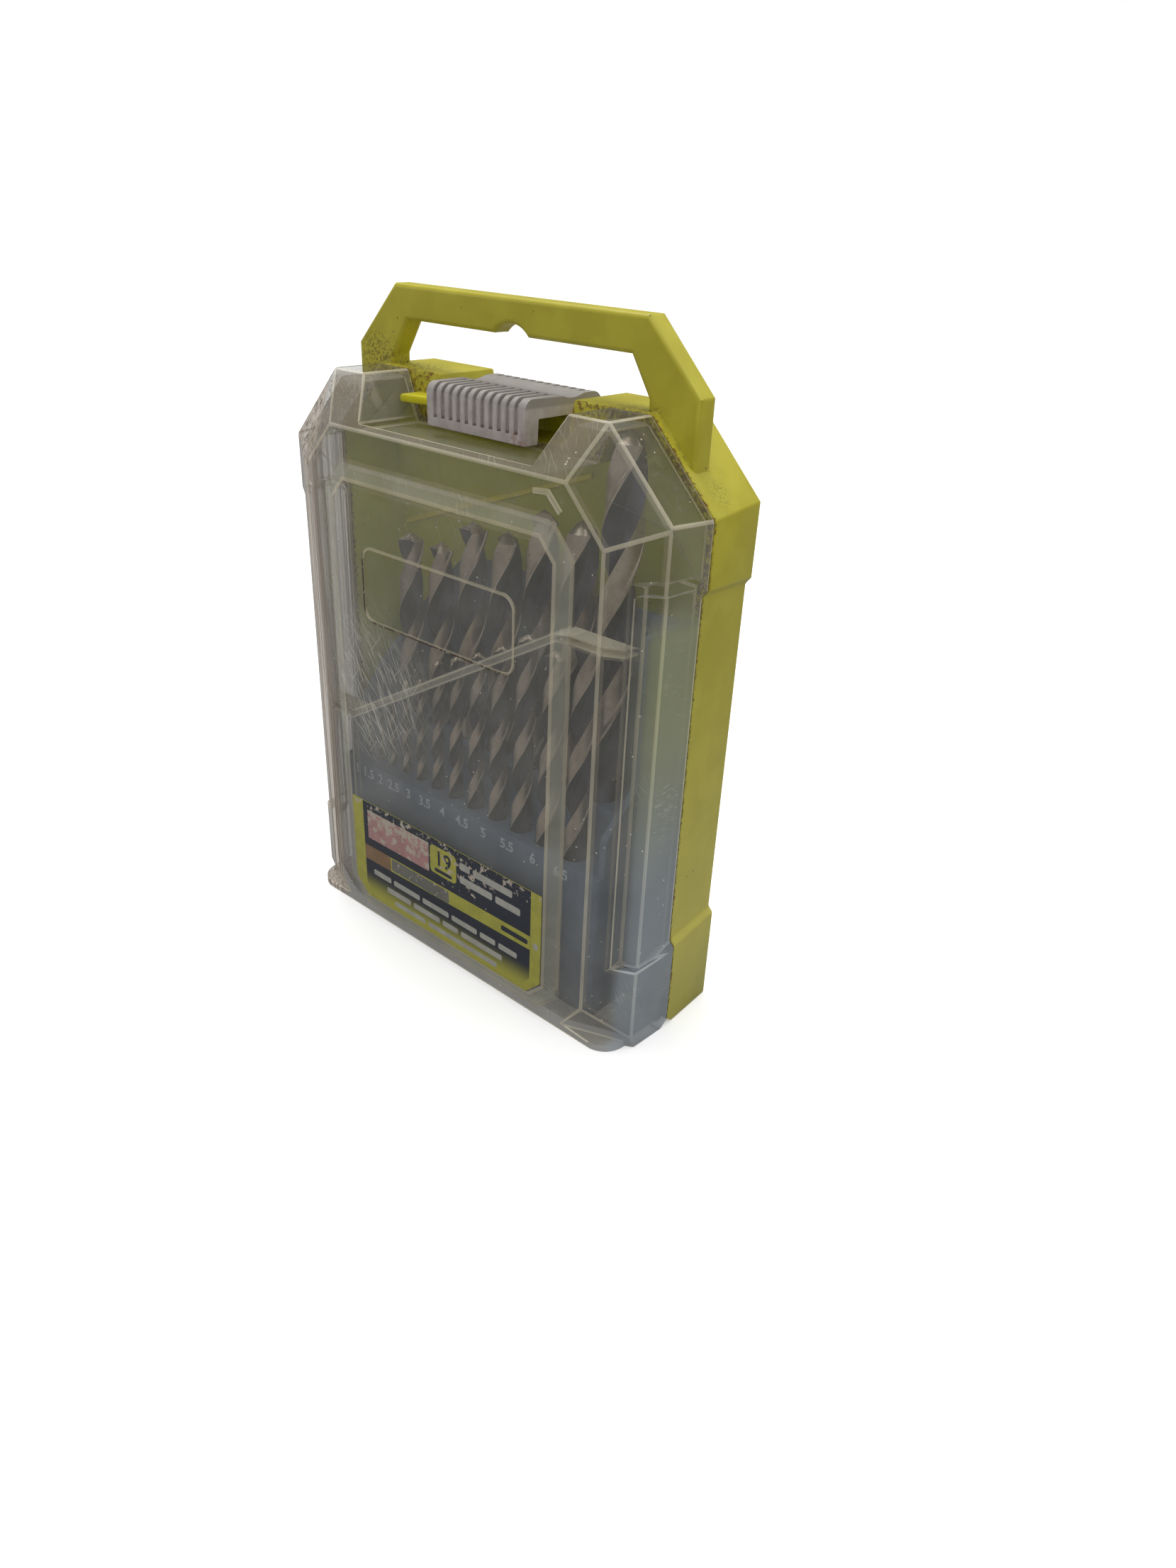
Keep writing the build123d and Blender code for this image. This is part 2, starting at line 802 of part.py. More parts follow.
with BuildPart() as bit_rack:
    # Stepped block
    with BuildSketch(Plane.YZ):
        with BuildLine():
            Polyline(
                (parting_y - rack_front_depth, rack_bottom_z),
                (parting_y - rack_front_depth, rack_front_top_z),
                (parting_y - rack_step_depth, rack_front_top_z),
                (parting_y - rack_step_depth, rack_rear_top_z),
                (parting_y + rack_back, rack_rear_top_z),
                (parting_y + rack_back, rack_bottom_z),
                close=True,
            )
        make_face()
    extrude(amount=rack_half_width, both=True)

    # Pockets in the back, between ribs
    pocket_pitch = (2 * rack_half_width - rack_rib) / rack_pockets
    pocket_height = rack_rear_top_z - rack_bottom_z - 2 * rack_pocket_floor
    with BuildSketch(at_y(parting_y + rack_back)):
        with Locations((0, (rack_rear_top_z + rack_bottom_z) / 2)):
            with GridLocations(pocket_pitch, 1, rack_pockets, 1):
                Rectangle(pocket_pitch - rack_rib, pocket_height)
    extrude(amount=rack_pocket_depth, mode=Mode.SUBTRACT)

    # Cheeks at both ends, the right one taller
    with BuildSketch(Plane.YZ.offset(-rack_half_width)):
        with BuildLine():
            Polyline(
                (parting_y - cheek_slope_depth, rack_bottom_z),
                (parting_y - cheek_slope_depth, cheek_front_z),
                (parting_y, cheek_middle_z),
                (parting_y + rack_back, cheek_back_z),
                (parting_y + rack_back, rack_bottom_z),
                close=True,
            )
        make_face()
    extrude(amount=cheek_thickness)
    with BuildSketch(Plane.YZ.offset(rack_half_width)):
        with BuildLine():
            Polyline(
                (parting_y - cheek_slope_depth, rack_bottom_z),
                (parting_y - cheek_slope_depth, cheek_front_z),
                (parting_y - support_front_depth, support_step_z),
                (parting_y - support_front_depth, support_top_z),
                (parting_y + support_back, support_top_z),
                (parting_y + support_back, rack_bottom_z),
                close=True,
            )
        make_face()
    extrude(amount=-cheek_thickness)

    # Panel behind the rear row
    panel_root_z = rack_rear_top_z - rack_pocket_floor
    with BuildSketch(at_y(parting_y + rack_back)):
        with BuildLine():
            Polyline(
                (-rack_half_width, panel_root_z),
                (-rack_half_width, rack_panel_low_z),
                (rack_panel_slope - rack_half_width, rack_panel_high_z),
                (rack_half_width, rack_panel_high_z),
                (rack_half_width, panel_root_z),
                close=True,
            )
        make_face()
    extrude(amount=rack_panel_thickness)

    # Pivots
    hub_end_x = rack_boss_start_x - rack_hub_gap
    pin_end_x = rack_boss_end_x - rack_pin_end_gap
    for end_x, radius in ((hub_end_x, rack_hub_radius), (pin_end_x, rack_pin_radius)):
        length = end_x - rack_half_width + cheek_thickness / 2
        rods([(end_x - length / 2, length)], rack_y, rack_axis_z, radius, 0, Mode.ADD)

    # Sockets
    for size, base in places.items():
        with BuildSketch(base.offset(-hole_floor_gap)):
            Circle(size / 2 + hole_clearance)
        extrude(amount=rack_rear_top_z, mode=Mode.SUBTRACT)

bit_rack.part.label = "bit_rack"
export_step(bit_rack.part, "parts/bit_rack.step")

# ---------------------------------------------------------------- label

with BuildPart() as label:
    with BuildSketch(at_y(panel_y)):
        with BuildLine():
            Polyline(
                *both_sides(
                    [
                        (label_half_width, label_top_z),
                        (label_half_width, label_bottom_z + label_corner),
                        (label_half_width - label_corner, label_bottom_z),
                    ]
                ),
                close=True,
            )
        make_face()
    extrude(amount=label_thickness)

label.part.label = "label"
export_step(label.part, "parts/label.step")
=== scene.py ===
"""Looks of the drill bit case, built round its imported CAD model."""

import math

import bmesh
import bpy
from mathutils import Matrix, Vector


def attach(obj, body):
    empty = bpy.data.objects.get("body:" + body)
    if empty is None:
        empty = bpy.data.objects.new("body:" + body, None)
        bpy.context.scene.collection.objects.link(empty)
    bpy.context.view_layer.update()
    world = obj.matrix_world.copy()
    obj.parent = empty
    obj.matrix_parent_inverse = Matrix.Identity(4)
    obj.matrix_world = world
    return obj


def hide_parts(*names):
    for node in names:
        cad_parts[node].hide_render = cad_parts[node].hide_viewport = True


MM = 0.001

# Places taken from the CAD model, in millimetres
PARTING_Y = 1.65
BORDER_Y = PARTING_Y - 21.4
PANEL_Y = BORDER_Y - 1.5
PANEL_HALF_WIDTH = 43.5
BEAD_LOW_Z = 136
RECESS_Z = 146.2
CATCH_HALF_WIDTH = 17
HINGE_Z = 2.3
HINGE_ROOM = 3.5
FRAME_LEFT_X = -26.4
FRAME_LOW_Z = 97.9

# The cover's slanted shelf: its middle line is z = SHELF_Z + SHELF_SLOPE * x
SHELF_SLOPE = 0.5814
SHELF_Z = 87.9
SHELF_HALF_WIDTH = 41.0
SHELF_LOW_Z = 60
SHELF_HIGH_Z = 112
SHELF_BACK_Y = PARTING_Y - 11

# The tray's hollow
WALL_Y = PARTING_Y + 18.0
HOLLOW_Y = PARTING_Y + 4
HOLLOW_TOP_Z = 150
INNER_SIDE_X = 55
OUTER_SIDE_X = 63.5

# The rack and its sockets
RACK_FACE_Y = PARTING_Y - 15.8
RACK_HALF_WIDTH = 50.0
FRONT_ROW_DEPTH = 10.7
REAR_ROW_DEPTH = 1.2
ROW_LEVEL_Z = 47.0
LEAN = math.radians(2.0)
FRONT_COUNT = 12
FRONT_INSET = 5.7
FRONT_GAP = 3.7
FRONT_BASE_Z = 24.0
FRONT_DROP = 18.0
REAR_INSET = 13.6
REAR_SPACING = 12.35
REAR_BASE_Z = 5.3
LARGEST_BASE_Z = 20.0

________

● **Objective**
What do the lines above say from the one containing "pin_end_x = rack_boss_end_x" down to the one containing "cad_parts[node].hide_render = cad_parts[node].hide_viewport"? Return them exactly, both end lines included, and only them.

● **Output of the exercise**
    pin_end_x = rack_boss_end_x - rack_pin_end_gap
    for end_x, radius in ((hub_end_x, rack_hub_radius), (pin_end_x, rack_pin_radius)):
        length = end_x - rack_half_width + cheek_thickness / 2
        rods([(end_x - length / 2, length)], rack_y, rack_axis_z, radius, 0, Mode.ADD)

    # Sockets
    for size, base in places.items():
        with BuildSketch(base.offset(-hole_floor_gap)):
            Circle(size / 2 + hole_clearance)
        extrude(amount=rack_rear_top_z, mode=Mode.SUBTRACT)

bit_rack.part.label = "bit_rack"
export_step(bit_rack.part, "parts/bit_rack.step")

# ---------------------------------------------------------------- label

with BuildPart() as label:
    with BuildSketch(at_y(panel_y)):
        with BuildLine():
            Polyline(
                *both_sides(
                    [
                        (label_half_width, label_top_z),
                        (label_half_width, label_bottom_z + label_corner),
                        (label_half_width - label_corner, label_bottom_z),
                    ]
                ),
                close=True,
            )
        make_face()
    extrude(amount=label_thickness)

label.part.label = "label"
export_step(label.part, "parts/label.step")
=== scene.py ===
"""Looks of the drill bit case, built round its imported CAD model."""

import math

import bmesh
import bpy
from mathutils import Matrix, Vector


def attach(obj, body):
    empty = bpy.data.objects.get("body:" + body)
    if empty is None:
        empty = bpy.data.objects.new("body:" + body, None)
        bpy.context.scene.collection.objects.link(empty)
    bpy.context.view_layer.update()
    world = obj.matrix_world.copy()
    obj.parent = empty
    obj.matrix_parent_inverse = Matrix.Identity(4)
    obj.matrix_world = world
    return obj


def hide_parts(*names):
    for node in names:
        cad_parts[node].hide_render = cad_parts[node].hide_viewport = True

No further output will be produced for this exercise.